La Cour de cassation rejette le pourvoi au motif que « la seule différence de statut juridique ne permet pas de fonder une différence de rémunération entre des salariés qui effectuent un même travail ou un travail de valeur égale, sauf s’il est démontré, par des justifications dont le juge contrôle la réalité et la pertinence, que la différence de rémunération résulte de l’application de règles de droit public ». Elle précise en conséquence qu’en constatant que « la commune de Narbonne se bornait à invoquer les fondements réglementaires d’éléments de rémunération facultatifs, sans faire état d’autres raisons propres à justifier que les salariés relevant de contrats de droit privé soient privés de primes liées à des sujétions professionnelles et accordées à des agents de droit public exposés aux mêmes désagréments dans l’exercice des mêmes fonctions, la cour d’appel en a déduit à bon droit que cette différence de traitement n’était pas fondée ».
Cette solution pose un principe en tout point identique à celui dégagé lors d’un arrêt du 16 février 2012 où il était question d’une prime de treizième mois attribuée aux agents des chambres de commerce et d’industrie et dont étaient exclus les salariés intérimaires.

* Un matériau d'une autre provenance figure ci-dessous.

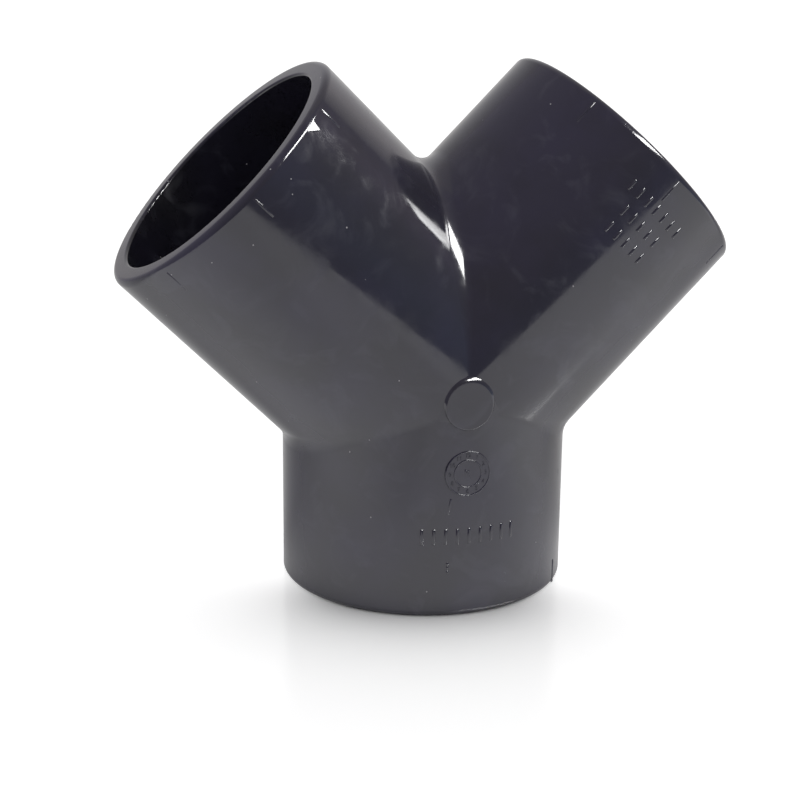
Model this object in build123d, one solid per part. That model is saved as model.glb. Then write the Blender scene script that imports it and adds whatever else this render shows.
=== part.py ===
"""Symmetric double 45 degree wye for solvent-welded pressure pipe, moulded in one piece.

An upright stem socket stands on the floor and two equal arm sockets lean away from it, to +X and to -X.
All three are the same turned section about their own axis, and the three axes meet at the junction centre.
The origin is the centre of the stem's rim, +Z runs up the stem, and the front, with the two mould insert
faces, looks to -Y.
"""
import os
from math import cos, radians, sin, tan

from build123d import *

# The pipe, and the socket that takes it
pipe_diameter = 63.0
socket_play = 0.2
socket_depth = 38.0
socket_wall = 5.4

# The waterway between the three stop shoulders
waterway_diameter = 57.0

# How the arms lean from the stem's line, and how far each stop shoulder lies past the crease
arm_lean = 45.0
neck_margin = 1.5

# Rounded edges and creases
rim_round = 1.75
mouth_round = 0.8
crease_round = 6.4
waterway_crease_round = 1.0

# Flat faces left by two round mould inserts: one over the junction centre, one lower on the stem
junction_insert_diameter = 12.4
junction_insert_proud = 0.5
junction_insert_edge_round = 0.45
dial_insert_diameter = 11.8
dial_insert_proud = 0.05
dial_insert_edge_round = 0.2
dial_insert_height = 37.5

# Radii about each branch axis
socket_radius = (pipe_diameter + socket_play) / 2
outer_radius = socket_radius + socket_wall
waterway_radius = waterway_diameter / 2

# Two equal round walls that meet at an angle part company at outer_radius / tan(half that angle)
arm_reach = outer_radius / tan(radians(arm_lean)) + neck_margin + socket_depth
stem_reach = outer_radius * tan(radians(arm_lean / 2)) + neck_margin + socket_depth

# Each branch: its lean from straight up, and the distance from the junction centre to its rim
branches = [(180.0, stem_reach), (arm_lean, arm_reach), (-arm_lean, arm_reach)]


def branch_plane(lean):
    """Plane through the junction centre whose normal runs out along a branch."""
    axis = (sin(radians(lean)), 0, cos(radians(lean)))
    return Plane(origin=(0, 0, stem_reach), x_dir=(0, 1, 0), z_dir=axis)


def standing_cylinder(radius, bottom, top):
    """Cylinder about Z between two heights."""
    return Pos(0, 0, bottom) * Cylinder(radius, top - bottom, align=(Align.CENTER, Align.CENTER, Align.MIN))


def top_ring(solid):
    """Highest round edge of a solid that stands on Z."""
    return solid.edges().filter_by(GeomType.CIRCLE).sort_by(Axis.Z)[-1]


def outer_branch(reach):
    """Outside of one branch, from the junction centre to its rim, with the rim's outer edge rounded."""
    blank = standing_cylinder(outer_radius, 0, reach)
    return fillet(top_ring(blank), rim_round)


def branch_core(reach):
    """Hollow of one branch: the waterway, the wider socket past the stop shoulder, and the mouth's rounded edge.

    The flange lies on the rim, and its rounded corner with the socket leaves the edge of the mouth rounded.
    """
    waterway = standing_cylinder(waterway_radius, 0, reach - socket_depth)
    socket = standing_cylinder(socket_radius, reach - socket_depth, reach)
    flange = standing_cylinder(outer_radius, reach, reach + mouth_round)
    core_pin = socket + flange
    mouth_ring = core_pin.edges().filter_by(GeomType.CIRCLE).filter_by(
        lambda ring: abs(ring.radius - socket_radius) < 0.01 and abs(ring.arc_center.Z - reach) < 0.01)
    return waterway + fillet(mouth_ring, mouth_round)


def joined_branches(make_branch, crease_radius):
    """The three branches as one solid, with the elliptical creases between them rounded."""
    placed = [branch_plane(lean) * make_branch(reach) for lean, reach in branches]
    whole = placed[0] + placed[1] + placed[2]
    creases = whole.edges().filter_by(GeomType.ELLIPSE)
    return fillet(creases, crease_radius)


def insert_face(diameter, proud, edge_round, height):
    """Flat-faced round pad on the front, rooted half way into the wall, with its edge rounded."""
    root = (outer_radius + waterway_radius) / 2
    pad = standing_cylinder(diameter / 2, root, outer_radius + proud)
    pad = fillet(top_ring(pad), edge_round)
    return Plane(origin=(0, 0, height), x_dir=(1, 0, 0), z_dir=(0, -1, 0)) * pad


outside = joined_branches(outer_branch, crease_round)
outside += insert_face(junction_insert_diameter, junction_insert_proud, junction_insert_edge_round, stem_reach)
outside += insert_face(dial_insert_diameter, dial_insert_proud, dial_insert_edge_round, dial_insert_height)
wye_body = outside - joined_branches(branch_core, waterway_crease_round)

os.makedirs("parts", exist_ok=True)
export_step(wye_body, "parts/wye_body.step")
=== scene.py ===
from math import atan2, cos, pi, radians, sin

import bpy
from mathutils import Matrix, Vector


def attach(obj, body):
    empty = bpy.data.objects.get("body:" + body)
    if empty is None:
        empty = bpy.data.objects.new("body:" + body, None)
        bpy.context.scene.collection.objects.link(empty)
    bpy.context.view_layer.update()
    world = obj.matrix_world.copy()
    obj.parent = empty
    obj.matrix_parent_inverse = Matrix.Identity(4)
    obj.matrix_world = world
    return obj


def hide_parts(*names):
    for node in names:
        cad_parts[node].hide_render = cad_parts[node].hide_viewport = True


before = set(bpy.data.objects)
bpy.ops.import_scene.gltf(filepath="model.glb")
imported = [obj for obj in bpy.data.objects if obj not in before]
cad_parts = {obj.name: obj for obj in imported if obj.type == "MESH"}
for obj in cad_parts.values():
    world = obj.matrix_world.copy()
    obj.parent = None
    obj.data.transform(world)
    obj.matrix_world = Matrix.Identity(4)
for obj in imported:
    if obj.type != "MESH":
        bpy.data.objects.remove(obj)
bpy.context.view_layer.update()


# The camera stands a little to the left of the fitting and looks slightly down on it, as in the photograph.
# Its place was found by matching the outline, with no lens shift and no depth of field.
camera_azimuth = radians(-17.025)
camera_elevation = radians(15.901)
camera_roll = radians(0.645)
camera_distance = 0.46464
aim_height = 0.0461
aim_aside = -0.006065
photo_width_px = 800
focal_length_px = 1761.87
sensor_width_mm = 36.0
nearest_seen = 0.01
farthest_seen = 50

back = Vector((sin(camera_azimuth) * cos(camera_elevation), -cos(camera_azimuth) * cos(camera_elevation),
               sin(camera_elevation)))
level_right = Vector((cos(camera_azimuth), sin(camera_azimuth), 0))
level_up = back.cross(level_right)
right = cos(camera_roll) * level_right + sin(camera_roll) * level_up
up = cos(camera_roll) * level_up - sin(camera_roll) * level_right
camera_data = bpy.data.cameras.new("camera")
camera_data.sensor_width = sensor_width_mm
camera_data.lens = sensor_width_mm * focal_length_px / photo_width_px
camera_data.clip_start = nearest_seen
camera_data.clip_end = farthest_seen
camera = bpy.data.objects.new("camera", camera_data)
bpy.context.scene.collection.objects.link(camera)
camera.matrix_world = Matrix.Translation(
    Vector((0, 0, aim_height)) + camera_distance * back + aim_aside * right
) @ Matrix((right, up, back)).transposed().to_4x4()
bpy.context.scene.camera = camera


# The studio is a glossy white table whose front edge runs slantwise past the camera, under a white sky.
# In front of its foot the table's glow is painted darker, a painted shadow of the light from behind,
# and beside the foot it is painted lighter. In the gloss the table shows a painted glow, brightest
# in front of the fitting and duller behind it. A reach is a pair: where a change starts and where it ends.
table_edge_at = -0.4404
table_edge_slope = -0.8
table_reach = 4.0
table_white = (0.8, 0.8, 0.8, 1)
table_roughness = 0.16
table_ior = 1.6
table_glow = 0.54
foot_radius = 0.036
painted_shadow_length = 0.0164
painted_shadow_way_reach = (0.15, 0.90)
painted_side_light_share = 0.30
painted_side_light_length = 0.020
painted_foot_shade_length = 0.006
aside_reach = (0.05, 0.13)
left_slant = 0.35
front_near_reach = (-0.050, 0.025)
front_aside_reach = (-0.090, 0.050)
close_reach = (0.05, 0.16)
front_gloss_glow = 0.72
side_gloss_glow = 0.26
near_gloss_glow = 0.26
painted_far_left_shade = 0.20
far_off_reach = (-0.13, -0.06)
far_left_reach = (-0.075, -0.030)
sky_light = 0.75


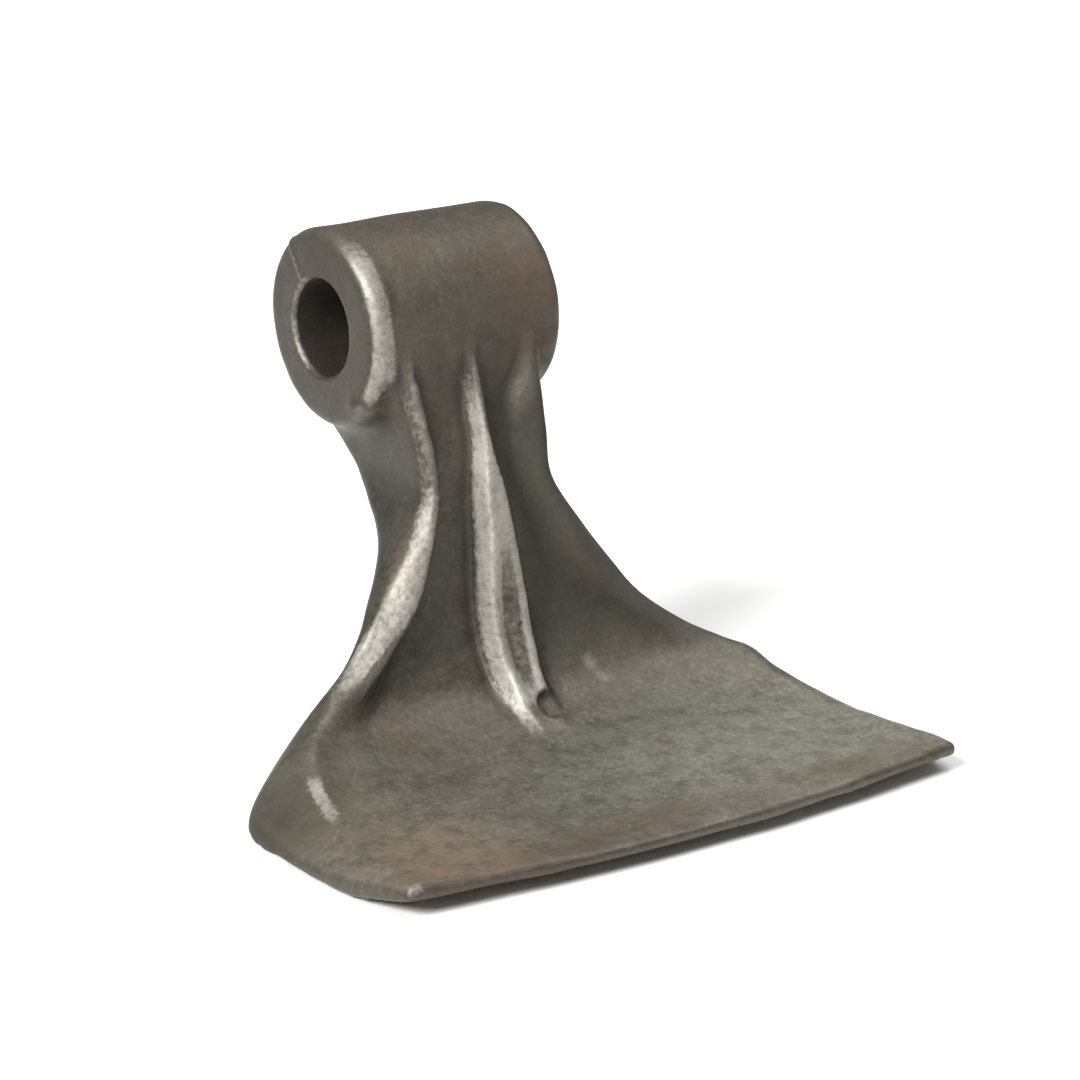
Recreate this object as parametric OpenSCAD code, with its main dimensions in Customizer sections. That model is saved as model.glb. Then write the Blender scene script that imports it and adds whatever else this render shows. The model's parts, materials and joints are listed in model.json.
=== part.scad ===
// Forged hammer flail: a bored eye, a ribbed shank and a wide cutting lip, in one drop forging.
// The origin is the centre of the eye bore. X runs along the bore, -Y points to the cutting
// edge and Z is up when the hammer stands on the underside of its lip.

/* [Eye] */
// Diameter of the bore for the pivot bolt
bore_d = 25.5; // [22:0.5:30]
// Outer diameter of the eye
eye_d = 51.5; // [48:0.5:56]
// Length of the eye along the bore
eye_len = 60; // [50:1:70]
// Rounding of the eye's outer rims
rim_r = 4; // [2:0.5:6]
// Chamfer at both mouths of the bore
mouth_c = 1; // [0.5:0.25:2.5]

/* [Shank] */
// Width of the neck below the eye
neck_w = 39; // [34:1:45]
// Half width of the rib's flat crest at its widest
rib_half_w = 5.5; // [3:0.5:8]
// Width of each sloping flank of the rib
rib_flank = 4; // [3:0.5:5.5]

/* [Lip] */
// Width of the cutting edge
edge_w = 169; // [145:1:190]
// Distance that the side edges bulge past the ends of the cutting edge
side_bulge = 5.5; // [0:0.5:6.5]
// Reach from the bore axis forward to the middle of the cutting edge
reach = 127.5; // [116:0.5:139]
// Height of the bore axis above the underside of the lip
stand_h = 110; // [102:1:118]

/* [Hidden] */
// Facets round the eye and the bore
round_fn = 96;
// Facets across the eye's rounded rims
rim_steps = 5;
// Rings between two stations of the rails
steps_per_station = 6;
// Points across half of the front, from the middle to the flange crest
front_n = 13;
// Last front point that shapes the rib
rib_n = 4;
// How strongly the front points crowd towards the flange
crowding = 1.6;
// How far the bore's cutters reach past the eye's ends
overrun = 1;

// Profile rails, each one [y, z] point per station from inside the eye to the cutting edge,
// at a reach and a standing height of 1.
// Recessed web between the rib and the side flanges
web_rail = [
  [-0.15, -0.05], [-0.218, -0.24], [-0.236, -0.365], [-0.254, -0.49], [-0.273, -0.615],
  [-0.303, -0.735], [-0.366, -0.84], [-0.490, -0.902], [-0.652, -0.922], [-0.826, -0.937], [-1, -0.948]
];
// Crest of the centre rib, which runs out into the lip
rib_rail = [
  [-0.198, -0.02], [-0.262, -0.24], [-0.287, -0.36], [-0.311, -0.48], [-0.328, -0.60], [-0.352, -0.715],
  [-0.408, -0.82], [-0.496, -0.900], [-0.652, -0.922], [-0.826, -0.937], [-1, -0.948]
];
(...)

La nuance que l’on retrouve dans ces différentes espèces avec l’hypothèse où « la différence de rémunération résulte[rait] de l’application de règles de droit public » entre en résonnance avec un arrêt du 11 janvier 2012 dans lequel la Cour estime que l’octroi d’une majoration familiale aux cadres à la retraite, et non aux ouvriers, ayant élevé au moins trois enfants est une différence de traitement qui ne résulte pas d’un manquement de l’employeur ou d’une caisse de retraite au principe de l’égalité de traitement mais trouve « sa cause dans la diversité et l’autonomie des régimes de retraite complémentaire relevant d’organismes distincts et l’évolution de la norme juridique applicable » (Soc. 11 janv. 2012, n° 10-15.806). Ainsi, « la Cour de cassation semble admettre que l’inégalité est justifiée lorsqu’elle résulte de règles imposées à l’employeur par les pouvoirs publics » (V. A. Gogos-Gintrand, L’égalité de traitement des salariés ou l’éternelle question de la légitimité des différences, Dr. soc. 2012. 804 ) et sur l’application desquels il ne peut rien. Ce qui n’était pas le cas en l’espèce, les primes étaient d’origine réglementaire mais facultatives, c’est donc l’employeur qui a décidé de les verser aux fonctionnaires malgré la présence de salarié de droit privé dans l’entreprise qui ne pourraient en bénéficier. On peut douter de la pertinence de cette nuance, notamment lorsqu’elle affectera les accords de branche auxquels l’employeur est soumis, sans pour autant avoir participer à leur élaboration, et qui pourrait prévoir un avantage catégoriel facultatif.